— start Data block —
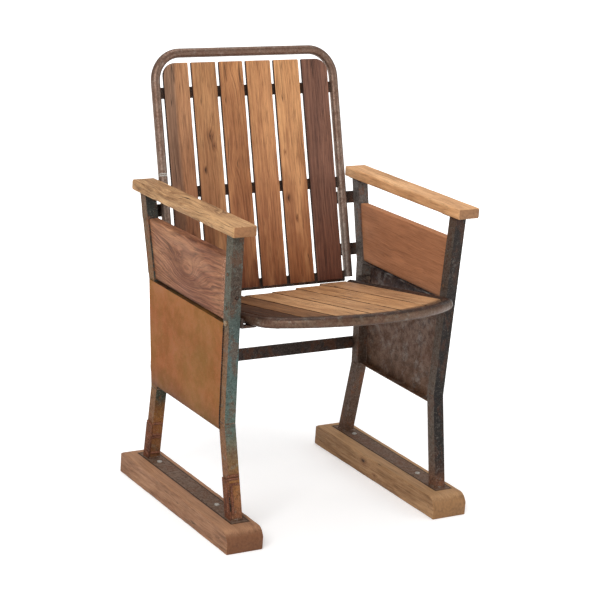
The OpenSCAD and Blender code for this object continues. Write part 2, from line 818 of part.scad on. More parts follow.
module pivot_bracket_bolts() {
    color("silver")
        for (side = [-1, 1]) pivot_bracket_bolt_places(side) {
            rod_y(-hinge_t - face_play, angle_t + face_play + head_h, bolt_d);
            translate([0, -hinge_t - face_play, 0]) rotate([90, 0, 0]) hex_head();
            translate([0, angle_t + face_play, 0]) rotate([-90, 0, 0]) hex_head();
        }
}

// Pivot bolt: a head outside the bracket and a peened end inside the seat tube's loop
module pivot_bolt(side) {
    outer = pivot_leg_x + hinge_t;
    inner = seat_half - seat_r - side_play;
    color("silver")
        translate([0, pivot_y, pivot_z]) mirror([side < 0 ? 1 : 0, 0, 0]) {
            rod_x(inner, outer, pivot_d);
            rod_x(outer, outer + head_h, pivot_d * 1.6);
            rod_x(inner - peen_h + side_play, inner, peen_d);
        }
}

// Stop bracket: one leg on the front upright's inner face, one leg under the seat tube
module stop_bracket(side) {
    up = stop_bolt_up + head_r + stop_edge;
    low = -seat_r - stop_gap - hinge_t;
    reach = stop_leg_x - seat_half + 0.6 * seat_r;
    color("#574a40")
        difference() {
            in_seat() translate([0, -stop_at - stop_w / 2, 0]) mirror([side < 0 ? 1 : 0, 0, 0]) {
                translate([stop_leg_x - hinge_t, 0, low]) cube([hinge_t, stop_w, up - low]);
                translate([stop_leg_x - reach, 0, low]) cube([reach, stop_w, hinge_t]);
            }
            translate([0, stop_bolt_y, stop_bolt_z]) rod_x(-far, far, bolt_d + 2 * hole_play);
        }
}

// Stop bolts: a head on the seat's side and a nut on the angle iron
module stop_bolts() {
    color("silver")
        for (side = [-1, 1]) translate([0, stop_bolt_y, stop_bolt_z]) {
            inner = stop_leg_x - hinge_t;
            outer = side < 0 ? -face_x(-1, stop_bolt_z) + 0.2 : face_x(1, stop_bolt_z) + angle_t + 0.2;
            mirror([side < 0 ? 1 : 0, 0, 0]) {
                rod_x(inner, outer + head_h, bolt_d);
                translate([inner, 0, 0]) rotate([0, -90, 0]) rotate([0, 0, 30]) hex_head();
                translate([outer, 0, 0]) rotate([0, 90, 0]) rotate([0, 0, 30]) hex_head();
            }
        }
}

// Spacer on the left stop bolt, inside the angle iron
module stop_spacer() {
    color("gray")
        translate([0, stop_bolt_y, stop_bolt_z]) difference() {
            rod_x(face_x(-1, stop_bolt_z) + angle_t + 0.3, -stop_leg_x - 0.1, bolt_d + 3);
            rod_x(-far, far, bolt_d + 2 * hole_play);
        }
}

// Right side tube of the seat
module side_tube()
    translate([seat_half, -corner_at, 0]) rotate([-90, 0, 0])
        cylinder(h = corner_at + seat_tail, r = seat_r);

// Left half of the seat loop: the side, the front corner and half of the bowed front.
// The bow is welded to the corner inside a low ring of weld.
module half_seat_loop() {
    bow_turn = 90 - corner_turn - asin(weld_ring_gap / bow_r);
    mirror([1, 0, 0]) side_tube();
    translate([-corner_x, -corner_at, 0]) {
        rotate([0, 0, 180]) rotate_extrude(angle = corner_turn)
            translate([seat_corner_r, 0]) circle(seat_r);
        rotate([0, 0, 180 + corner_turn]) translate([seat_corner_r, 0, 0]) rotate([90, 0, 0])
            cylinder(h = weld_ring_l, r = seat_r + weld_ring_rise, center = true);
    }
    translate([0, -bow_at, 0]) rotate([0, 0, 270]) rotate_extrude(angle = -bow_turn)
        translate([bow_r, 0]) circle(seat_r);
}

module seat_loop() {
    half_seat_loop();
    mirror([1, 0, 0]) half_seat_loop();
}

module seat_tube() {
    color("#4a4540")
        in_seat() difference() {
            seat_loop();
            for (side = [-1, 1]) translate([side * seat_half, seat_tail + 1 - tube_open_l, 0])
                rotate([-90, 0, 0]) cylinder(h = tube_open_l, r = seat_r - tube_wall);
            rod_x(-far, far, pivot_d + 2 * pivot_play);
        }
}

// Rings welded to the outside of the seat tube, which run on the pivot bolts
module pivot_bosses() {
    color("#6a6258")
        in_seat() for (side = [-1, 1]) mirror([side < 0 ? 1 : 0, 0, 0]) difference() {
            rod_x(seat_half, seat_w / 2 + boss_l, boss_d);
            side_tube();
            rod_x(0, far, pivot_d + 2 * pivot_play);
        }
}

// Space inside the seat loop, drawn in by a gap, as an outline seen from above
module loop_inside() {
    inner_corner = seat_corner_r - seat_r - seat_front_gap;
    inner_bow = bow_r - seat_r - seat_front_gap;
    translate([-seat_inside, -corner_at]) square([2 * seat_inside, corner_at + seat_reach]);
    for (side = [-1, 1]) intersection() {
        translate([side * corner_x, -corner_at]) circle(inner_corner);
        translate([-seat_inside, -seat_reach]) square([2 * seat_inside, seat_reach]);
    }
    intersection() {
        translate([0, -bow_at]) circle(inner_bow);
        wedge = far * cos(corner_turn);
        depth = far * sin(corner_turn);
        polygon([[0, -bow_at], [-wedge, -bow_at - depth], [wedge, -bow_at - depth]]);
        translate([-seat_inside, -seat_reach]) square([2 * seat_inside, seat_reach]);
    }
    polygon([[-corner_x, -corner_at], [corner_x, -corner_at], [0, -bow_at]]);
}

// Width and left edge of seat slat i
seat_inside = seat_half - seat_r - seat_side_gap;
seat_fill = fill(seat_slat_widths, seat_slat_gap, 2 * seat_inside);
function seat_slat_w(i) = seat_fill * seat_slat_widths[i];
function seat_slat_x(i) = -seat_inside + seat_fill * sum(seat_slat_widths, i) + i * seat_slat_gap;
seat_bar_front_at = corner_at - seat_bar_w / 2 - bar_corner_gap;
function seat_bar_ats() = [seat_bar_front_at, seat_bar_mid_at, seat_bar_rear_at];

// Screws hold each seat slat to the three bars from below
module seat_screw_places(i)
    for (at = seat_bar_ats())
        translate([seat_slat_x(i) + seat_slat_w(i) / 2, -at, deck_low - seat_bar_t]) children();

// Seat slat: its front end is cut to the curve of the seat tube
module seat_slat(i) {
    w = seat_slat_w(i);
    l = seat_reach + seat_slat_tails[i];
    tints = ["#5a4238", "#a9825f", "#c49a72", "#c9a57e", "#caa886", "#c7a27a"];
    color(tints[i])
        in_seat() difference() {
            intersection() {
                translate([seat_slat_x(i), seat_slat_tails[i], deck_low]) rotate([90, 0, 0])
                    linear_extrude(l) round_rect(w, seat_slat_t, slat_edge_r);
                translate([0, 0, deck_low]) linear_extrude(seat_slat_t) loop_inside();
            }
            seat_screw_places(i) rod_up(0, seat_bar_t + screw_bite + 1, screw_d + 2 * hole_play);
        }
}

// Bar under the seat, between the side tubes and welded to them
module seat_bar(at) {
    color("#57504a")
        in_seat() difference() {
            translate([-seat_half, -at - seat_bar_w / 2, deck_low - seat_bar_t])
                cube([2 * seat_half, seat_bar_w, seat_bar_t]);
            side_tube();
            mirror([1, 0, 0]) side_tube();
            for (i = [0 : 5]) seat_screw_places(i) rod_up(-1, seat_bar_t + 1, screw_d + 2 * hole_play);
        }
}

module seat_slat_screws() {
    color("silver")
        in_seat() for (i = [0 : 5]) seat_screw_places(i) {
            rod_up(0, seat_bar_t + screw_bite, screw_d);
            mirror([0, 0, 1]) screw_head(screw_head_d, screw_head_h);
        }
}

on_origin() skid(-1);  // skid_left
on_origin() skid(1);  // skid_right
on_origin() foot_bar(-1);  // foot_bar_left
on_origin() foot_bar(1);  // foot_bar_right
on_origin() foot_screws();
on_origin() front_upright(-1);  // front_upright_left
on_origin() front_upright(1);  // front_upright_right
on_origin() rear_upright(-1);  // rear_upright_left
on_origin() rear_upright(1);  // rear_upright_right
on_origin() foot_doublers();
on_origin() side_board(-1);  // side_board_left
on_origin() side_board(1);  // side_board_right
on_origin() board_screws();
on_origin() side_sheet_left();
on_origin() side_sheet_right();
on_origin() armrest(-1);  // armrest_left
on_origin() armrest(1);  // armrest_right
on_origin() arm_tabs();
on_origin() arm_screws();
on_origin() rear_crossbar();
on_origin() crossbar_cleats();
on_origin() back_tube();
on_origin() back_bar(bar_low_at);  // back_bar_lower
on_origin() back_bar(bar_mid_at);  // back_bar_middle
on_origin() back_bar(bar_top_at);  // back_bar_upper
for (i = [0 : 5]) {
    on_origin() back_slat(i);
}
on_origin() back_slat_screws();
on_origin() back_bracket(-1, bracket_low_at);  // back_bracket_lower_left
on_origin() back_bracket(1, bracket_low_at);  // back_bracket_lower_right
on_origin() back_bracket(-1, bracket_top_at);  // back_bracket_upper_left
on_origin() back_bracket(1, bracket_top_at);  // back_bracket_upper_right
on_origin() back_bracket_bolts();
on_origin() pivot_bracket(-1);  // pivot_bracket_left
on_origin() pivot_bracket(1);  // pivot_bracket_right
on_origin() pivot_bracket_bolts();
on_origin() pivot_bolt(-1);  // pivot_bolt_left
on_origin() pivot_bolt(1);  // pivot_bolt_right
on_origin() stop_bracket(-1);  // stop_bracket_left
on_origin() stop_bracket(1);  // stop_bracket_right
on_origin() stop_bolts();
on_origin() stop_spacer();
on_origin() seat_tube();
on_origin() pivot_bosses();
on_origin() seat_bar(seat_bar_front_at);  // seat_bar_front
on_origin() seat_bar(seat_bar_mid_at);  // seat_bar_middle
on_origin() seat_bar(seat_bar_rear_at);  // seat_bar_rear
for (i = [0 : 5]) {
    on_origin() seat_slat(i);
}
on_origin() seat_slat_screws();
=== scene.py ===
"""A slatted tip-up chair on wooden skids: worn wood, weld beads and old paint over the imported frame."""
import math

import bpy
import numpy as np
from mathutils import Matrix


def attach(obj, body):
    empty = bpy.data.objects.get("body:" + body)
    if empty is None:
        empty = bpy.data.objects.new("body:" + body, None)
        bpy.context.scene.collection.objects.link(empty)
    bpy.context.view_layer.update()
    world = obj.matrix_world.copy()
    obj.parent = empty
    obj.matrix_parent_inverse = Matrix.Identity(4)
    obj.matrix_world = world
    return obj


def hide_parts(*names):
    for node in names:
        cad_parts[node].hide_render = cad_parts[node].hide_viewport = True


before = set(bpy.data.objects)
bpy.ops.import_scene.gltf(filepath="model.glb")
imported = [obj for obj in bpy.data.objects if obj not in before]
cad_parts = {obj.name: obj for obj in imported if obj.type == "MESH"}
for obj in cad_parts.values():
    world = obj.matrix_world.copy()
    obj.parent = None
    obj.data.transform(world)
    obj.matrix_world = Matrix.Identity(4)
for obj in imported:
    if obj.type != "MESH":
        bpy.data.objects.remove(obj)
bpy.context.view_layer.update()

# Sizes and places in the chair's own measures, millimetres and degrees: SHIFT puts its origin under its box
SHIFT = np.array([1.89, -19.456, 0.0])
LEAN, RAKE, SEAT_TILT, ARM_FALL = 1.6, 16.3, 9.76, 1.03
PIVOT = np.array([0.0, 139.93, 408.26])
BACK_AT = np.array([-4.5, 180.0, 400.0])
ARM_AT = np.array([0.0, -175.0, 660.0])

# Uprights: their place at the foot and their width, and the heights of the knees, rear bend and top
FOOT_X, FOOT_Z, ANGLE = 237.5, 47.0, 25.0
FRONT_KNEE, REAR_KNEE, REAR_BEND, UPRIGHT_TOP = 240, 215, 450, 660

# Wooden pieces: the skid, the armrest, the side board with the notch round its stop bolt, the back slats
SKID_HALF, SKID_HIGH = 244.5, 47.0
ARM_LONG, ARM_HALF, ARM_THICK, ARM_CORNER = 450.0, 27.3, 22.6, 4.0
BOARD_LOW, BOARD_TOP, BOARD_FALL = 453.8, 586.0, 8.0
NOTCH_Y, NOTCH_Z = -130.9, 457.4
BACK_LOW, BACK_TOP, BACK_CORNER = 15.6, 508.7, 30.0

# Seat slats: their faces and worn nose, the bowed front's circle and its end, the corner's circle, and where
# their grain starts
SEAT_UNDER, SEAT_TOP, NOSE = -6.0, 9.0, 7.0
BOW_Y, BOW_R, BOW_END = -115.0, 308.0, 195.0
CORNER_X, CORNER_Y, CORNER_R = 171.0, -323.95, 38.0
SEAT_GRAIN_Y, SEAT_GRAIN_Z = 140, 408

# Section points of a plank: on each rounded corner, along its wide sides and along its thin ones
ARC_POINTS, WIDE_POINTS, THIN_POINTS = 6, 26, 5

# Weld beads: sides of the tube, length of a step and distance from swell to swell
BEAD_SIDES, BEAD_STEP, BEAD_PITCH = 8, 1.4, 4.5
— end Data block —
Exactly those lines that run from the line with "on_origin() back_bracket(1, bracket_low_at);" through the line with "in imported if" are to be reproduced; both end lines belong to the range.

on_origin() back_bracket(1, bracket_low_at);  // back_bracket_lower_right
on_origin() back_bracket(-1, bracket_top_at);  // back_bracket_upper_left
on_origin() back_bracket(1, bracket_top_at);  // back_bracket_upper_right
on_origin() back_bracket_bolts();
on_origin() pivot_bracket(-1);  // pivot_bracket_left
on_origin() pivot_bracket(1);  // pivot_bracket_right
on_origin() pivot_bracket_bolts();
on_origin() pivot_bolt(-1);  // pivot_bolt_left
on_origin() pivot_bolt(1);  // pivot_bolt_right
on_origin() stop_bracket(-1);  // stop_bracket_left
on_origin() stop_bracket(1);  // stop_bracket_right
on_origin() stop_bolts();
on_origin() stop_spacer();
on_origin() seat_tube();
on_origin() pivot_bosses();
on_origin() seat_bar(seat_bar_front_at);  // seat_bar_front
on_origin() seat_bar(seat_bar_mid_at);  // seat_bar_middle
on_origin() seat_bar(seat_bar_rear_at);  // seat_bar_rear
for (i = [0 : 5]) {
    on_origin() seat_slat(i);
}
on_origin() seat_slat_screws();
=== scene.py ===
"""A slatted tip-up chair on wooden skids: worn wood, weld beads and old paint over the imported frame."""
import math

import bpy
import numpy as np
from mathutils import Matrix


def attach(obj, body):
    empty = bpy.data.objects.get("body:" + body)
    if empty is None:
        empty = bpy.data.objects.new("body:" + body, None)
        bpy.context.scene.collection.objects.link(empty)
    bpy.context.view_layer.update()
    world = obj.matrix_world.copy()
    obj.parent = empty
    obj.matrix_parent_inverse = Matrix.Identity(4)
    obj.matrix_world = world
    return obj


def hide_parts(*names):
    for node in names:
        cad_parts[node].hide_render = cad_parts[node].hide_viewport = True


before = set(bpy.data.objects)
bpy.ops.import_scene.gltf(filepath="model.glb")
imported = [obj for obj in bpy.data.objects if obj not in before]
cad_parts = {obj.name: obj for obj in imported if obj.type == "MESH"}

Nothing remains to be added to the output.